§ EXERCISE BRIEF:
Go through the records and give each one again exactly.

§ INPUT DATA:
══════════════════════════════

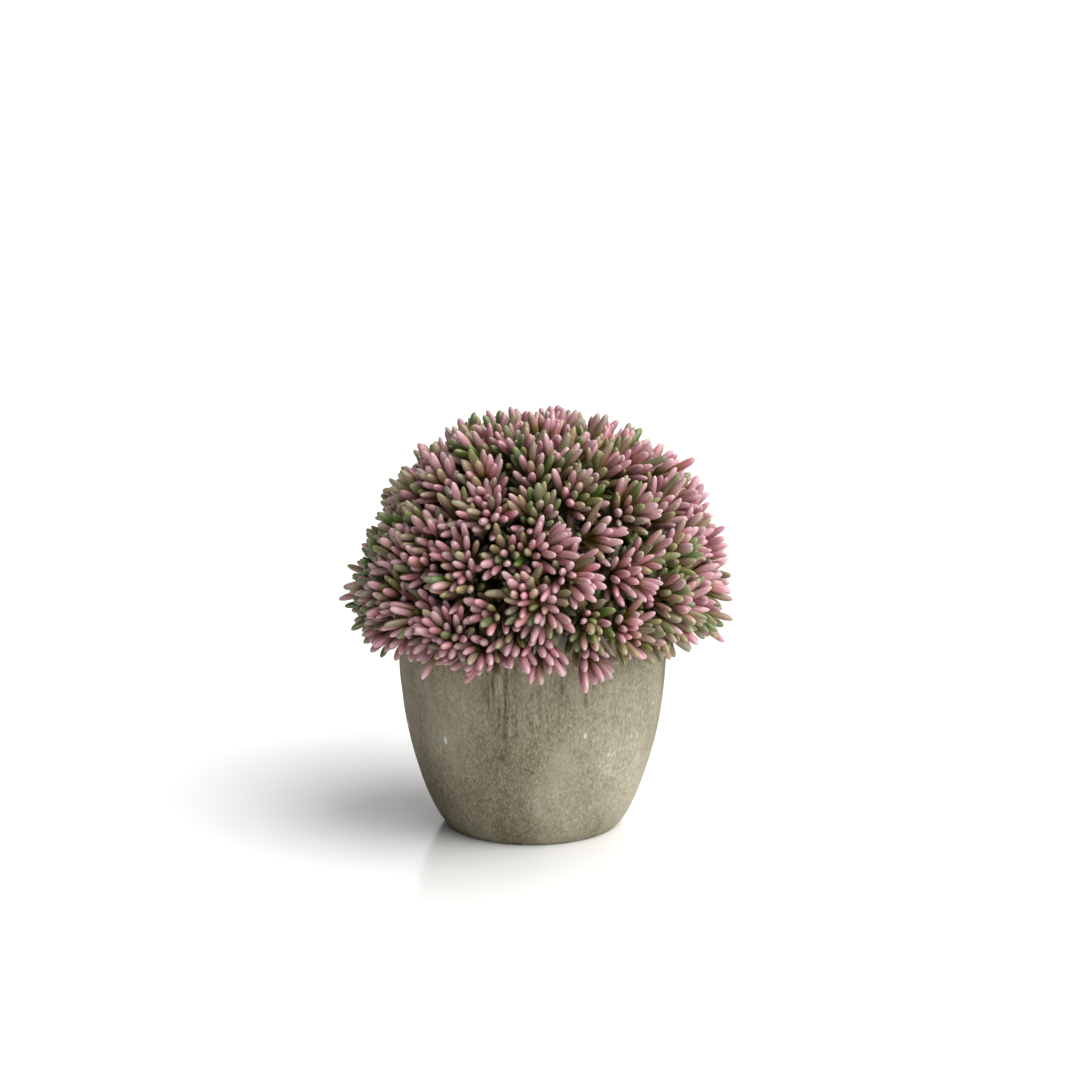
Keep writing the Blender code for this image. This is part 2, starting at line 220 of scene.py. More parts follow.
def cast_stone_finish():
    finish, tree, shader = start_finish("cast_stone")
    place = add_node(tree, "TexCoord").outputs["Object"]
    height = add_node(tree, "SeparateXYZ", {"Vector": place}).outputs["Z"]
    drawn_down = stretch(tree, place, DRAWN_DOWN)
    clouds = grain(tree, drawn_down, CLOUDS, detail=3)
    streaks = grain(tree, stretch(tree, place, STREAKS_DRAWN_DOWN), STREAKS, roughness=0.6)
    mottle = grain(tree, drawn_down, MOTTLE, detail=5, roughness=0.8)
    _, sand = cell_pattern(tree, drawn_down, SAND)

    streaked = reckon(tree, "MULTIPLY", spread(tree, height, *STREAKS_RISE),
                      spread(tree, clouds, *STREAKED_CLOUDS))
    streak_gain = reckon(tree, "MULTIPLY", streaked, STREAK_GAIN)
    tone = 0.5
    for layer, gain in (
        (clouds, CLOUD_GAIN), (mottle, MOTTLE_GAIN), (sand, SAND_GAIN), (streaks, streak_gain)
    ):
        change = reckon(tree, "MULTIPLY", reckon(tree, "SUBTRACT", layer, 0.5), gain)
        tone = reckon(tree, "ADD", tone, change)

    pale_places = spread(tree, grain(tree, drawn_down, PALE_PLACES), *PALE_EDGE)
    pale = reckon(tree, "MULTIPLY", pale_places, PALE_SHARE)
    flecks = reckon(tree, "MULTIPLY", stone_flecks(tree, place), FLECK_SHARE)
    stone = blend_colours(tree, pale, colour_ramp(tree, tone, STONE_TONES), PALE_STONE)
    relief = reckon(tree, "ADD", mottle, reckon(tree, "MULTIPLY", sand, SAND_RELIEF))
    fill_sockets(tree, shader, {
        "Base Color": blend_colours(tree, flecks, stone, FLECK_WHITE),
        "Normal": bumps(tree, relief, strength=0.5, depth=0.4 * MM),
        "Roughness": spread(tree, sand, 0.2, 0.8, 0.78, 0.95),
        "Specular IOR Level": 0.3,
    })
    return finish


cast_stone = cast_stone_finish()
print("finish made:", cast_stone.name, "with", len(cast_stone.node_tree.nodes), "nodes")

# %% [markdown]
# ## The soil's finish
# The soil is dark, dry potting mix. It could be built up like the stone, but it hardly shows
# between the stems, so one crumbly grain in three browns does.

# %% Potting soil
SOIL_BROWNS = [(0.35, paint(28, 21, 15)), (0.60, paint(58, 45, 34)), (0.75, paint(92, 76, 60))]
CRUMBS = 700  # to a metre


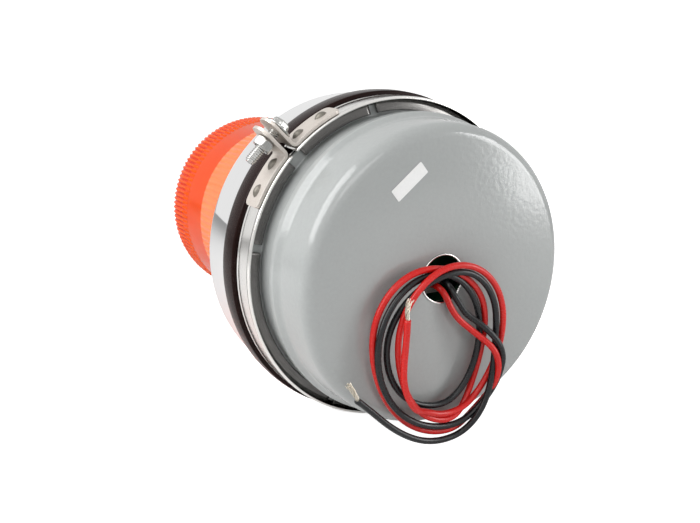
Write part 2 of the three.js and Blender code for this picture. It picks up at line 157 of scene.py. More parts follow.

══════════════════════════════

§ FULL SOLUTION:
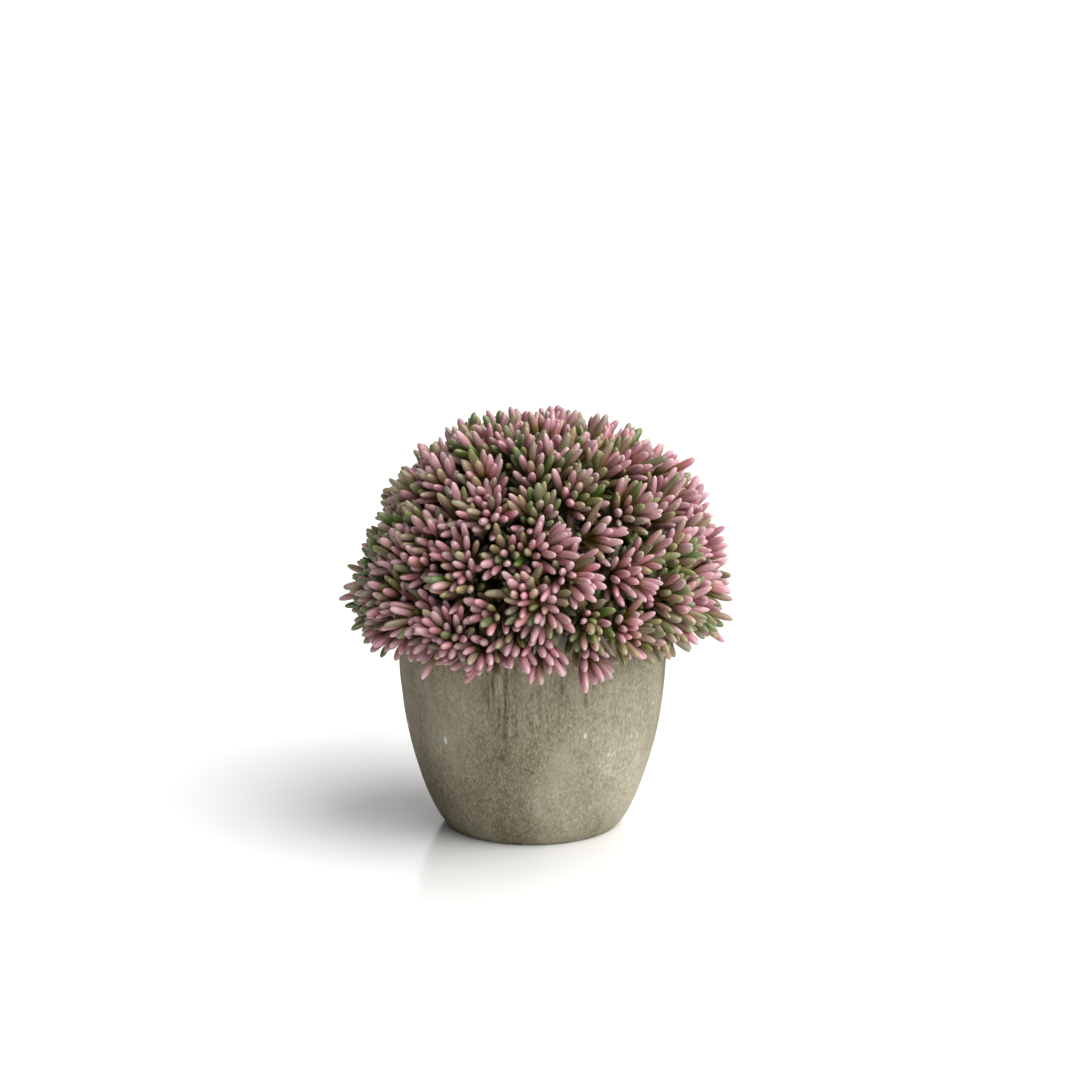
Keep writing the Blender code for this image. This is part 2, starting at line 220 of scene.py. More parts follow.
def cast_stone_finish():
    finish, tree, shader = start_finish("cast_stone")
    place = add_node(tree, "TexCoord").outputs["Object"]
    height = add_node(tree, "SeparateXYZ", {"Vector": place}).outputs["Z"]
    drawn_down = stretch(tree, place, DRAWN_DOWN)
    clouds = grain(tree, drawn_down, CLOUDS, detail=3)
    streaks = grain(tree, stretch(tree, place, STREAKS_DRAWN_DOWN), STREAKS, roughness=0.6)
    mottle = grain(tree, drawn_down, MOTTLE, detail=5, roughness=0.8)
    _, sand = cell_pattern(tree, drawn_down, SAND)

    streaked = reckon(tree, "MULTIPLY", spread(tree, height, *STREAKS_RISE),
                      spread(tree, clouds, *STREAKED_CLOUDS))
    streak_gain = reckon(tree, "MULTIPLY", streaked, STREAK_GAIN)
    tone = 0.5
    for layer, gain in (
        (clouds, CLOUD_GAIN), (mottle, MOTTLE_GAIN), (sand, SAND_GAIN), (streaks, streak_gain)
    ):
        change = reckon(tree, "MULTIPLY", reckon(tree, "SUBTRACT", layer, 0.5), gain)
        tone = reckon(tree, "ADD", tone, change)

    pale_places = spread(tree, grain(tree, drawn_down, PALE_PLACES), *PALE_EDGE)
    pale = reckon(tree, "MULTIPLY", pale_places, PALE_SHARE)
    flecks = reckon(tree, "MULTIPLY", stone_flecks(tree, place), FLECK_SHARE)
    stone = blend_colours(tree, pale, colour_ramp(tree, tone, STONE_TONES), PALE_STONE)
    relief = reckon(tree, "ADD", mottle, reckon(tree, "MULTIPLY", sand, SAND_RELIEF))
    fill_sockets(tree, shader, {
        "Base Color": blend_colours(tree, flecks, stone, FLECK_WHITE),
        "Normal": bumps(tree, relief, strength=0.5, depth=0.4 * MM),
        "Roughness": spread(tree, sand, 0.2, 0.8, 0.78, 0.95),
        "Specular IOR Level": 0.3,
    })
    return finish


cast_stone = cast_stone_finish()
print("finish made:", cast_stone.name, "with", len(cast_stone.node_tree.nodes), "nodes")

# %% [markdown]
# ## The soil's finish
# The soil is dark, dry potting mix. It could be built up like the stone, but it hardly shows
# between the stems, so one crumbly grain in three browns does.

# %% Potting soil
SOIL_BROWNS = [(0.35, paint(28, 21, 15)), (0.60, paint(58, 45, 34)), (0.75, paint(92, 76, 60))]
CRUMBS = 700  # to a metre


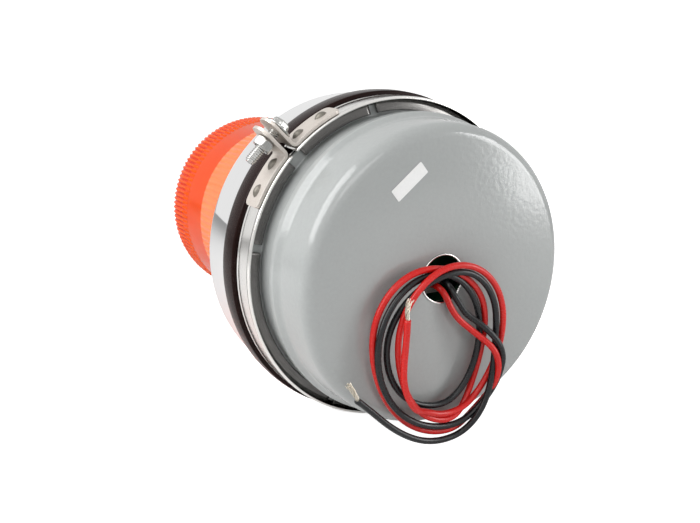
Write part 2 of the three.js and Blender code for this picture. It picks up at line 157 of scene.py. More parts follow.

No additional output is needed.